Before: Sawyer, P.J., and Jansen and Hoekstra, JJ.
PER CURIAM.
Defendant appeals by leave granted an order of the circuit court granting partial summary
disposition in favor of plaintiffs. We affirm and remand.
In 2002, plaintiffs applied for a permit under the Wetlands Protection Act, MCL
324.30301 et seq. to fill wetlands on their property located in Kalkaska County. The property is
a 1.73-acre lot in a residential neighborhood. Plaintiffs intended to build a home on the lot.
Defendant denied the permit. Plaintiffs filed the instant action, seeking damages on a theory of a
taking of real property. Plaintiffs’ complaint alleged both a categorical taking and a regulatory
taking under the balancing test of Penn Central Transportation Co v New York City, 438 US
104; 98 S Ct 2646; 57 L Ed 2d 631 (1978).
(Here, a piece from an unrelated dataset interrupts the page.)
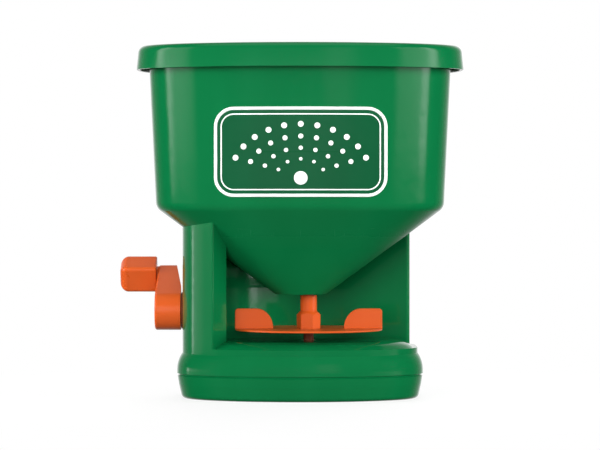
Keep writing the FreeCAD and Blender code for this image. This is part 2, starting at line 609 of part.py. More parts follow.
def make_knob():
    s = knob_profile(14.1, 2.6, -121.8, -102.6)
    s = fillet(s, 1.2, lambda e, p: all(abs(q.x + 102.6) < 0.01 for q in p), "knob inner end")
    s = s.cut(cyl(-130, TIP_Y, TIP_Z, 4.06, 40, (1, 0, 0)))
    s = s.cut(cyl(-130, TIP_Y, TIP_Z, 7.0, 15.2, (1, 0, 0)))
    return solid(s, "knob")


def make_cap():
    s = knob_profile(14.1, 2.6, -128.6, -121.8)
    s = fillet(s, 5.6, lambda e, p: all(abs(q.x + 128.6) < 0.01 for q in p), "cap")
    s = s.fuse(tube(-122.0, TIP_Y, TIP_Z, 7.0, 5.6, 2.6, (1, 0, 0)))
    return solid(s, "cap")


# ---------------------------------------------------------------- handle
def make_handle():
    outer = rounded([(70, H_TOP), (137, H_TOP + 2), (133, H_BOT), (70, H_BOT)],
                    [0, 24, 20, 0])
    inner = rounded([(74.5, 107), (110, 107), (105.5, 29), (74.5, 29)], [0.8, 11, 11, 0.8])
    f = Part.Face(outer)
    s = f.extrude(V(2 * H_HALF, 0, 0))
    g = Part.Face(inner).extrude(V(2 * H_HALF, 0, 0))
    s.translate(V(-H_HALF, 0, 0))
    g.translate(V(-H_HALF, 0, 0))
    s = s.cut(g)
    s = fillet(s, 7.0, lambda e, p: (all(abs(abs(q.x) - H_HALF) < 0.01 for q in p) and
                                     max(q.y for q in p) > 75.5 and min(q.y for q in p) > 69.9), "handle")
    for x, z in HANDLE_SCREWS:
        s = s.cut(cyl(x, 60, z, 2.2, 40, (0, 1, 0)))
    s = s.cut(cyl(0, 60, ROD_Z, 3.4, 20, (0, 1, 0)))
    s = s.cut(cyl(0, 73.05, ROD_Z, 5.2, 6.0, (0, 1, 0)))                    # seat of the return spring
    # its foot is hollowed to sit round the back of the base
    q = HANDLE_GAP
    seat = rounded([(50.0, -5.0), (BASE_YB - 3.6 + q, -5.0), (BASE_YB - 3.6 + q, 0.0), (BASE_YB - 1.3 + q, 10.0),
                    (BASE_YB - 0.15 + q, TRAY_TOP), (BASE_YB + q, TRAY_TOP), (BASE_YB + q, DECK_Z + q), (50.0, DECK_Z + q)],
                   [0, 0, 0, 0, 0, 0, SHOULDER_R + q, 0])
    g = Part.Face(seat).extrude(V(4 * H_HALF, 0, 0))
    g.translate(V(-2 * H_HALF, 0, 0))
    s = s.cut(g)
    return solid(s, "handle")


def make_grip(handle):
    """Soft sleeve round the upright of the handle."""
    zone = box(-30, 96, 40, 30, 150, 97)
    core = solid(handle.common(zone), "grip core")
    try:
        big = core.makeOffsetShape(1.6, 0.01, fill=False)
        big = Part.makeSolid(big) if big.ShapeType != "Solid" else big
    except Exception as ex:
        print("  grip offset", ex)
        big = core
    s = big.common(box(-30, 90, 41.7, 30, 150, 95.3)).cut(handle)
    return solid(s, "grip")


# ---------------------------------------------------------------- flow gate
def make_gate():
    s = box(-6.9, 6.9, NECK_Z + FLOOR_T + 0.1, 6.9, 42.0, NECK_Z + FLOOR_T + 1.7)
    s = fillet(s, 2.0, lambda e, p: abs(p[0].z - p[-1].z) > 1.0 and p[0].y > 30, "gate")
    s = s.cut(cyl(0, 37.0, 60, 1.2, 30))
    return solid(s, "gate")


def make_rod():
    s = cyl(0, 30.5, ROD_Z, ROD_R, 57.0, (0, 1, 0))
    s = s.cut(cyl(0, 37.0, 60, 1.2, 40))
    s = s.cut(cyl(0, 81.0, ROD_Z, 1.25, 12.0, (0, 1, 0)))
    return solid(s, "rod")


def make_trigger():
    pts = []
    # finger recess on the rear face
    for i in range(17):
        z = 58.0 + i * 2.4
        pts.append((94.5 - 2.4 * math.sin(math.pi * i / 16), z))
    poly = [(87.5, 56.0), (92.0, 56.0)] + pts + [(92.0, 98.4), (87.5, 98.4)]
    w = Part.makePolygon([V(-9.0, y, z) for y, z in poly] + [V(-9.0, *poly[0])])
    s = Part.Face(w).extrude(V(18.0, 0, 0))
    s = fillet(s, 1.6, lambda e, p: all(abs(abs(q.x) - 9.0) < 0.01 for q in p), "trigger")
    s = s.fuse(cyl(0, 83.5, ROD_Z, 4.6, 5.0, (0, 1, 0)))
    s = s.cut(cyl(0, 80.0, ROD_Z, ROD_R, 7.5, (0, 1, 0)))
    s = s.cut(cyl(0, 80.0, ROD_Z, 1.25, 30.0, (0, 1, 0)))
    s = s.cut(cyl(0, 91.0, ROD_Z, 3.2, 10.0, (0, 1, 0)))
    return solid(s.removeSplitter(), "trigger")


def screw(x, y, z, r_head, h_head, r, length, d, slot=True):
    """Pan-head screw: head's outer face at (x, y, z), pointing along d."""
    dv = V(*d)
    head = Part.makeCylinder(r_head, h_head, V(0, 0, 0), V(0, 0, 1))
    try:
        head = head.makeFillet(min(h_head, r_head) * 0.45, [e for e in head.Edges if abs(e.CenterOfMass.z) < 1e-6 and len(e.Vertexes) < 2])
    except Exception:
        pass
    s = head.fuse(Part.makeCylinder(r, length, V(0, 0, h_head - 0.01), V(0, 0, 1)))
    if slot:
        k = r_head * 0.62
        w = r_head * 0.17
        s = s.cut(Part.makeBox(2 * k, 2 * w, h_head * 0.55, V(-k, -w, -0.001)))
        s = s.cut(Part.makeBox(2 * w, 2 * k, h_head * 0.55, V(-w, -k, -0.001)))
    rot = FreeCAD.Rotation(V(0, 0, 1), dv)
    s.Placement = FreeCAD.Placement(V(x, y, z), rot)
    return s


def helix_spring(x, y0, y1, z, r, wire, turns):
    h = (y1 - y0) - wire
    hx = Part.makeHelix(h / turns, h, r)
    c = Part.Wire([Part.makeCircle(wire / 2, V(r, 0, 0), V(0, 1, 0))])
    s = Part.Wire(hx.Edges).makePipeShell([c], True, True)
    s.rotate(V(0, 0, 0), V(1, 0, 0), -90)
    s.translate(V(x, y0 + wire / 2, z))
    return s


def main():
    P = {}
    P["hopper"] = make_hopper()
    P["main_housing"] = make_housing()
    P["base_tray"] = make_tray()
    P["lid"] = make_lid()
    P["lid_brackets"] = make_brackets()
    P["bracket_rivets"] = Part.makeCompound([
        solid(cyl(sx * 40.0, 66.5, z, 1.6, 8.2, (0, 1, 0)).fuse(
            Part.makeSphere(3.2, V(sx * 40.0, 73.4, z)).common(box(sx * 40.0 - 5, 74.65, z - 5, sx * 40.0 + 5, 80, z + 5))))
        for sx in (-1, 1) for z in BRACKET_RIVETS_Z])
    P["hinge_pins"] = Part.makeCompound([cyl(sx * 40.0 - 13.5, HINGE_Y, HINGE_Z, HINGE_PIN_R, 27.0, (1, 0, 0))
                                         for sx in (-1, 1)])
    P["spinner"] = make_spinner()
    P["drive_shaft"] = cyl(SPIN_X, SPIN_Y, 7.0, SHAFT_R, 79.0)
    P["spinner_pinion"] = make_pinion()
    P["idler_gear"] = make_idler()
    P["crank_gear"] = make_crown()
    P["idler_axle"] = cyl(IDLER_X, IDLER_Y, 3.5, 3.0, 30.0).cut(tube(IDLER_X, IDLER_Y, 31.4, 4.0, 2.4, 0.9))
    P["idler_clip"] = tube(IDLER_X, IDLER_Y, 31.45, 5.2, 2.4, 0.8).cut(
        box(IDLER_X, IDLER_Y - 1.9, 31, IDLER_X + 8, IDLER_Y + 1.9, 33))
    # bushes
    P["lower_bush"] = tube(SPIN_X, SPIN_Y, 8.0, 5.5, SHAFT_R + 0.06, 11.5).fuse(
        tube(SPIN_X, SPIN_Y, 19.5, 7.0, SHAFT_R + 0.06, 1.5)).removeSplitter()
    P["deck_bush"] = tube(SPIN_X, SPIN_Y, DECK_Z - DECK_T, 5.5, SHAFT_R + 0.06, DECK_T).fuse(
        tube(SPIN_X, SPIN_Y, DECK_Z - DECK_T - 1.5, 7.5, SHAFT_R + 0.06, 1.5)).removeSplitter()
    P["upper_bush"] = tube(SPIN_X, SPIN_Y, NECK_Z + 0.2, 5.5, SHAFT_R + 0.06, 5.4)
    P["crank_bush"] = tube(-82.2, CRANK_Y, CRANK_Z, 7.0, CRANK_SHAFT_R + 0.06, 5.0, (1, 0, 0)).fuse(
        tube(-83.5, CRANK_Y, CRANK_Z, 12.8, CRANK_SHAFT_R + 0.06, 1.3, (1, 0, 0))).removeSplitter()
    xin = pillar_x(CRANK_Y, -WALL)
    cup = cyl(xin - 2.9, CRANK_Y, CRANK_Z, 6.6, 2.9, (1, 0, 0)).cut(
        cyl(xin - 3.5, CRANK_Y, CRANK_Z, CRANK_SHAFT_R + 0.06, 2.9, (1, 0, 0)))
    P["inner_bush"] = solid(cup)
    # crank
    P["crank_arm"] = make_arm()
    sh = cyl(ARM_X0 + 6.0, CRANK_Y, CRANK_Z, CRANK_SHAFT_R, (xin - 0.8) - (ARM_X0 + 6.0), (1, 0, 0))
    sh = sh.cut(cyl(ARM_X0, CRANK_Y, CRANK_Z, 1.7, 24.0, (1, 0, 0)))
    P["crank_shaft"] = solid(sh)
    P["crank_screw"] = solid(screw(ARM_X0 + 0.4, CRANK_Y, CRANK_Z, 4.4, 2.4, 1.7, 18.0, (1, 0, 0)))
    P["crank_washer"] = tube(ARM_X0 + 2.8, CRANK_Y, CRANK_Z, 5.4, 2.1, 0.4, (1, 0, 0))
    ax = screw(-117.6, TIP_Y, TIP_Z, 6.0, 2.6, 4.0, 12.6, (1, 0, 0))
    ax = ax.fuse(cyl(-103.0, TIP_Y, TIP_Z, 2.5, 12.9, (1, 0, 0)))
    P["knob_axle"] = solid(ax.removeSplitter())
    P["crank_knob"] = make_knob()
    P["knob_cap"] = make_cap()
    # agitator
    ag = cyl(SPIN_X, SPIN_Y, 79.0, 6.0, 8.5)
    ag = fillet(ag, 2.0, flat_at(87.5), "agitator")
    ag = ag.fuse(box(SPIN_X - 15.0, -1.6, 79.6, SPIN_X, 1.6, 83.2))
    ag = ag.fuse(box(SPIN_X - 15.0, -1.6, 79.6, SPIN_X - 11.6, 1.6, 88.0))
    ag = ag.fuse(box(SPIN_X, -1.6, 79.6, SPIN_X + 11.0, 1.6, 83.2))
    ag = ag.cut(cyl(SPIN_X, SPIN_Y, 70, SHAFT_R, 16.0))
    P["agitator"] = solid(ag.removeSplitter())
    # handle and gate
    P["handle"] = make_handle()
    P["grip_sleeve"] = make_grip(P["handle"])
    P["gate_plate"] = make_gate()
    P["pull_rod"] = make_rod()
    P["trigger"] = make_trigger()
    P["gate_rivet"] = solid(fuse([cyl(0, 37.0, NECK_Z + FLOOR_T - 0.5, 2.2, 0.6),
                                  cyl(0, 37.0, NECK_Z + FLOOR_T, 1.2, 7.4),
                                  cyl(0, 37.0, ROD_Z + ROD_R, 2.2, 0.7)]))
    P["trigger_screw"] = solid(screw(0, 94.2, ROD_Z, 2.9, 1.9, 1.25, 9.0, (0, -1, 0)))
    P["gate_spring"] = helix_spring(0, 73.2, 83.4, ROD_Z, 4.0, 0.9, 5)
    # fasteners
    P["tray_screws"] = Part.makeCompound([solid(screw(x, y, 1.6, 3.8, 2.4, 1.7, 25.0, (0, 0, 1))) for x, y in TRAY_BOSSES])
    P["hopper_screws"] = Part.makeCompound([solid(screw(x, 61.0, 104.4, 3.6, 2.6, 1.6, 14.5, (0, 0, 1))) for x in (-40.0, 40.0)])
    P["handle_screws"] = Part.makeCompound([solid(screw(x, 77.0, z, 3.9, 2.5, 1.7, 12.0, (0, -1, 0))) for x, z in HANDLE_SCREWS])

    for name in sorted(P):
        s = P[name]
        fmt(s, name)
        bb = s.BoundBox
        print("%-16s solids %d valid %s vol %.1f  X %.1f..%.1f Y %.1f..%.1f Z %.1f..%.1f" % (
            name, len(s.Solids), s.isValid(), s.Volume, bb.XMin, bb.XMax, bb.YMin, bb.YMax, bb.ZMin, bb.ZMax))


main()
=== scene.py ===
import json
import math
import bpy
import bmesh
from mathutils import Matrix, Vector

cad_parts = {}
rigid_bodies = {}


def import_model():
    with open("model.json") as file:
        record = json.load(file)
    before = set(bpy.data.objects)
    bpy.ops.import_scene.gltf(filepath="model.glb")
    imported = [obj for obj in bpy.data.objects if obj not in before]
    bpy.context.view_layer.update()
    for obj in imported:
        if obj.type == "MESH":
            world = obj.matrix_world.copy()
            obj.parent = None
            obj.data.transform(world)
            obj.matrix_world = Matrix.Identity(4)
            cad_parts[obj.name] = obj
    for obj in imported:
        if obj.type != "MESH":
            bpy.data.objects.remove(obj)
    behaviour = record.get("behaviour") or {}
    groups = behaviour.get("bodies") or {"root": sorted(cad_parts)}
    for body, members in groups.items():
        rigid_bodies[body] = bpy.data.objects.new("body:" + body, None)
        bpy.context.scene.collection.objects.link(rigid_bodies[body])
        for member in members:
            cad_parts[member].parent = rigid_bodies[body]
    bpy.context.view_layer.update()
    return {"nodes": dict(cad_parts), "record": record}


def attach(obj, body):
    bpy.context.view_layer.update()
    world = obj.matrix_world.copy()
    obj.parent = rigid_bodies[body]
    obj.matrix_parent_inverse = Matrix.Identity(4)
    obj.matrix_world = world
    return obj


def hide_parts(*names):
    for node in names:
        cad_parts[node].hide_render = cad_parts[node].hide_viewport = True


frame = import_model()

NODES = frame["nodes"]


# ------------------------------------------------------------------ node helpers
def new_mat(name):
    m = bpy.data.materials.new(name)
    m.use_nodes = True
    nt = m.node_tree
    nt.nodes.clear()
    out = nt.nodes.new("ShaderNodeOutputMaterial")
    bsdf = nt.nodes.new("ShaderNodeBsdfPrincipled")
    nt.links.new(bsdf.outputs["BSDF"], out.inputs["Surface"])
    return m, nt, bsdf


def tex_coord(nt, scale=(1, 1, 1)):
    tc = nt.nodes.new("ShaderNodeTexCoord")
    mp = nt.nodes.new("ShaderNodeMapping")
    mp.inputs["Scale"].default_value = scale
    nt.links.new(tc.outputs["Object"], mp.inputs["Vector"])
    return mp.outputs["Vector"]


def noise(nt, vec, scale, detail=4.0, rough=0.5):
    n = nt.nodes.new("ShaderNodeTexNoise")
    n.inputs["Scale"].default_value = scale
    n.inputs["Detail"].default_value = detail
    n.inputs["Roughness"].default_value = rough
    nt.links.new(vec, n.inputs["Vector"])
    return n.outputs["Fac"]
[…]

The trial court granted defendant partial summary
disposition, dismissing the categorical taking claim. This decision is not before us on this
appeal. Thereafter, the trial court granted summary disposition in favor of plaintiffs on the
regulatory taking claim on the issue of liability. The trial on damages was stayed pending the
outcome of this appeal.
A trial court’s grant of summary disposition is reviewed de novo to determine whether
the prevailing party was entitled to judgment as a matter of law. Maiden v Rozwood, 461 Mich
109, 188; 597 NW2d 817 (1999). In reviewing a motion brought under MCR 2.116 (C)(10), we
evaluate the evidence actually proffered in support or opposition of a claim to determine whether
there is a genuine issue of material fact to be presented to the jury or whether the moving party is
entitled to judgment as a matter of law. Id. at 119-121.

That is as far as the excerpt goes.